Anyways, before those cartoons would air on Sunday mornings I would have to sit through various Christian preachers standing at the pulpit and bellowing at the top of their lungs. I can't say that I remember understanding what it was that was being preached but I do remember how strange it was for hundreds of people to choose to be in an audience while an old man yelled at them for stuff that they had done wrong. It was also bewildering that this would air on TV as well. "Who would choose to watch this," I would think while I played with my Transformer in my pajamas. I can still feel the roughness of that old brown flecked muslin-like fabric that upholstered that downstairs couch.

That has to say something about how little these men held my interest. I would rather run my fingernails over the ribs of the couch's fabric, making soft zipper like noises, than pay any attention to these men. And it was always men. This is around 1980 and there were far fewer women preaching back then and if there was one that would routinely be on TV shows doing it I certainly don't remember it. It was always some old grey haired guy, far older than my grandpa but with far more hair than he, perfectly styled like a helmet of hairspray protecting each strand from the violent jerking of his head as he'd slam his book on the wooden pulpit before him. I suppose that he looked this way to inspire trust in those that were watching him, but even then I didn't trust men like this. There was something fishy about a man that claimed to know more than everyone else in the room and the only thing stranger was the number of people sitting, listening and never challenging a word that came out of his mouth.

That Book In Your Hotel Room

My other exposure to religion as a child was when the Gideons showed up and offered everyone a free book. And it was a tiny little book. The tiniest book I had ever seen and the pages of paper within were so thin that I could see through them. It wouldn't be until high school that I would realize that those pages would be perfect for using to roll up a certain plant for consumption. The book had a red, leather-like cover with the title in plain, gold embossed letters: New Testament and Psalms. I was a prolific reader at this point and had already worked my way through the entire series of Encyclopedia Brown series and, of course, the Choose Your Own Adventure series. As I looked at this book in my hand I wondered why, if this was the "New" Testament and I read an awful lot that I had never read or even heard of the "Old" Testament. And what the hell was a testament or a p-salm? I tried reading through this gift on a few occasions that year but found it to be bland and contradictory. I had gone and looked up the word testament. The word seemed to mean that it was a final, definitive version of the thoughts and wishes of a person that was to be passed on to those that would be left behind after he was dead. But there were 4 different versions of this supposed "definitive", historical guy and they all contradicted each other. I eventually put the book down and at age eight I had officially critiqued my first reading of the Bible. I turned instead to The Hobbit and began my journey from the Shire into a world of far superior storytelling.
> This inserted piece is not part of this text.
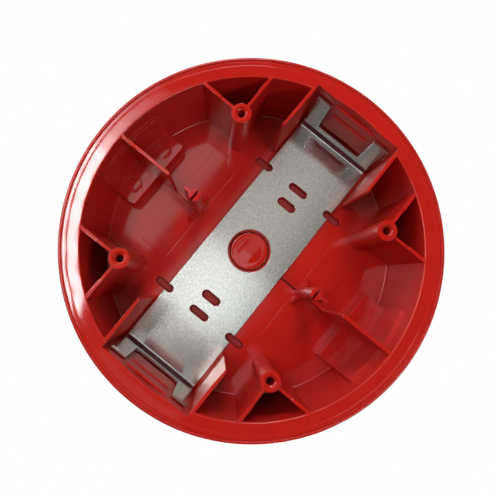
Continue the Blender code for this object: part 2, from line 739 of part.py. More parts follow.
def build_lead(name, points, finish):
    """A thin insulated wire, as a round curve along its route."""
    curve = bpy.data.curves.new(name, "CURVE")
    curve.dimensions = "3D"
    curve.bevel_depth = LEAD_R * MM
    curve.bevel_resolution = 2
    curve.use_fill_caps = True
    route = smooth_route(points, 4)
    spline = curve.splines.new("POLY")
    spline.points.add(len(route) - 1)
    for point, place in zip(spline.points, route):
        point.co = (*(place * MM), 1.0)
    made = bpy.data.objects.new(name, curve)
    bpy.context.scene.collection.objects.link(made)
    curve.materials.append(finish)


LEAD_R = 0.8


def build_leads():
    """Each lead runs from a motor tab, down beside the post, into one way of the terminal block."""
    door_y = CHASSIS_FRONT - GAP - BLOCK_SIZE[2] + 5.3
    top = BLOCK_AT + BLOCK_SIZE[1] / 2
    tab_y = CAP_BACK - CAP_LENGTH / 2
    tab_z = MOTOR_AT - MOTOR_R - 4.5
    for name, side, finish in (("lead_positive", 1, RED_LEAD), ("lead_negative", -1, BLACK_LEAD)):
        x_door = side * 0.5 * TERMINAL_PITCH
        build_lead(name, [
            (side * TAB_X, tab_y, tab_z - GAP),
            (side * (TAB_X + 0.6), tab_y, tab_z - 4),
            (side * 10.2, tab_y, 13),
            (side * 11.6, tab_y, 4),
            (side * 11.6, tab_y, -6),
            (side * 10.0, tab_y - 0.5, -18),
            (side * 7.4, tab_y - 2.0, -25),
            (x_door, door_y, top + 3.5),
            (x_door, door_y, top - 2.5),
        ], finish)


build_housing()
build_strap()
build_chassis()
build_grommet()
build_gong()
build_gong_fixing()
build_motor()
build_rotor()
build_hammer()
build_terminals()
build_suppressor()
build_leads()
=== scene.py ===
"""Looks for the six-inch fire alarm bell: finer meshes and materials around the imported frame.

Lengths are in millimetres until a mesh is stored. X runs along the strap, Z is up on the wall and +Y points
at the wall, so the open rear faces +Y and the gong faces -Y.
"""

from math import asin, cos, degrees, hypot, pi, radians, sin, sqrt

import bmesh
import bpy
from mathutils import Matrix, Vector


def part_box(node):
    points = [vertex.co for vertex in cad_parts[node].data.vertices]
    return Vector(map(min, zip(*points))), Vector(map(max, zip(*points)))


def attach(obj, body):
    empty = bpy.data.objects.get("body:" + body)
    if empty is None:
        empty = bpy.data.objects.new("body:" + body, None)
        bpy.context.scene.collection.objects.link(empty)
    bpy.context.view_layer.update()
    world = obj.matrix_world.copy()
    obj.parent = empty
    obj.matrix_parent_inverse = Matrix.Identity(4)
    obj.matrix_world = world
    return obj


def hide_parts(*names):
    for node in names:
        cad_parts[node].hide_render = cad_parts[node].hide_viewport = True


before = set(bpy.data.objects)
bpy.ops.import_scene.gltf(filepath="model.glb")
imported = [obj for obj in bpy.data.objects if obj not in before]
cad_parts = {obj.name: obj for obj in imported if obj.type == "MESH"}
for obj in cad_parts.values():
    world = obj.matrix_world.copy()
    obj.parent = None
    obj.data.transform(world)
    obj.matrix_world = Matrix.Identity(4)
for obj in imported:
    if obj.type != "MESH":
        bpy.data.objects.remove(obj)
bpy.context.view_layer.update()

MM = 0.001
ROUND = 192  # sides of a large circle
MEDIUM = 64
SMALL = 36
SIDES = (-1, 1)
CORNERS = [(sx, sz) for sx in SIDES for sz in SIDES]


def edges_of(node):
    """Lowest and highest corner of a CAD node in millimetres."""
    low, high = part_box(node)
    return low / MM, high / MM


def round_edges(node):
    """Lowest and highest corner of a CAD node that is round about Y, and its radius."""
    low, high = edges_of(node)
    return low, high, (high.x - low.x) / 2


HOUSING_LOW, HOUSING_HIGH = edges_of("housing")
STRAP_HIGH = edges_of("mounting_strap")[1]
GONG_LOW, GONG_HIGH = edges_of("gong")

# ---- dimensions
FLANGE_R = HOUSING_HIGH.x
FRONT_Y = HOUSING_LOW.y
FLOOR_THICK = 3.0
FLOOR_Y = FRONT_Y + FLOOR_THICK
INNER_R, FLOOR_R = 66.9, 66.2
OUTER_R, FRONT_R = 70.6, 69.6
RIB = 1.3
EMBED = 0.5  # how far a joined shape runs into its neighbour
PLATE_TOP = -0.35  # top of the pocket plates and fins
BOSS_AT, BOSS_R, BOSS_HOLE_R = 37.0, 4.0, 1.6
POST_AT, POST_R, POST_SLIT = 30.5, 2.4, 1.0
FIN_IN, STUB_IN, NOTCH_Y = 43.3, 35.7, -36.0
PAD_HALF, PAD_IN, PAD_HIGH = 17.7, 53.0, 10.0
THICK_WALL_R, THICK_WALL_TOP = 65.2, -9.0
POCKET_HALF, POCKET_IN, POCKET_END = 20.5, 44.0, 66.1
KNOCKOUT_R = 9.4
SLOT_DEEP, SLOT_LOW = 2.4, 1.5  # depths of the groove round a slot's knock-out and of the knock-out itself
SHEET = 1.2
SHOULDER_HIGH = 10.0
LEG_OUT, LEG_IN = 18.2, 11.5
STRAP_HOLE_R = 10.1
INNER_SLOT = (28.0, 9.8, 4.1)  # distance from the centre, length, width
OUTER_SLOT = (36.8, 10.2, 3.6)
EDGE_SLOT = (36.6, 20.6, 9.8, 3.7)  # along the strap, across it, length, width
CHASSIS_FRONT = edges_of("chassis_plate")[0].y
MOTOR_AT = 40.0
MOTOR_EAR_X, BLOCK_EAR_X = 20.0, 21.5
PIN_Z, PIN_BORE_R = MOTOR_AT - 12.0, 1.8
BLOCK_AT = -38.0
WAY_X = [(n - 1.5) * 7.0 for n in range(4)]  # the terminal block's four ways
WASHER_HOLE_R = 3.2
GROMMET_AT = (0.0, -23.0)
MOTOR_AXIS = (0.0, MOTOR_AT)


# ---- mesh helpers

def add(name, data):
    """Puts a new object with this data into the scene."""
    made = bpy.data.objects.new(name, data)
    bpy.context.scene.collection.objects.link(made)
    return made


def keep(bm, name):
    """Turns a bmesh in millimetres into an object in metres."""
    bmesh.ops.recalc_face_normals(bm, faces=bm.faces)
    for vertex in bm.verts:
        vertex.co *= MM
    mesh = bpy.data.meshes.new(name)
    bm.to_mesh(mesh)
    bm.free()
    return add(name, mesh)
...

A Round Peg in a Square Hole2

This was also the time in my life when I truly began to feel different from everyone else. I was a smart kid and I could finish my work far before the rest of my classmates did. I had begun reading before my first day of kindergarten. My mother still likes to tell the story of me sitting on her lap at the age of five reading the TV Guide to her. When grade one came around my teacher tried to encourage my reading abilities and would have me read to the class on Friday afternoons rather than her doing it as she had always done before. I was also far ahead of most of the class when it came to my math skills. By the time grade three came around I had already been put into an accelerated math curriculum and in grade 4 they skipped me a grade in math all together.

I had also been having a hard time making friends and fitting in. Like most kids I began to make up stories about my life, telling lies  in an attempt to fit in with the other kids that had the latest gadgets or the best TV's or the nicest houses. I would get busted all the time but rather than learn the lesson that lying wasn't the way to get people to like you or help you fit in, I learned the lesson that I just had to do it better. Get busted less often. Cover my tracks. I was on the outside of most of the cliques that had begun to form and was feeling more and more left out. I was ready to do anything, say anything to get myself back into the groups that I could only watch from the outside.

Poor and Panicking

My family didn't have a lot of money when I was young and for a time at this point in my life we were living off of my father’s unemployment insurance and the small amount of cash that my mom could bring in. I'm not saying that we ever did without or went hungry but we certainly didn't have the nicest cars, the newest and coolest clothes or the newest TV. I didn't receive an allowance but if I really wanted something I could ask for it and if it was reasonable, I would get it. I had a couple GI Joe action figures while my friends had nearly all of them. My parents did the best they could and gave to us kids before they would ever give to themselves.

It was at this time that all of the things pushing against me in the world would overwhelm me and at 8 years old I suffered my first panic attack.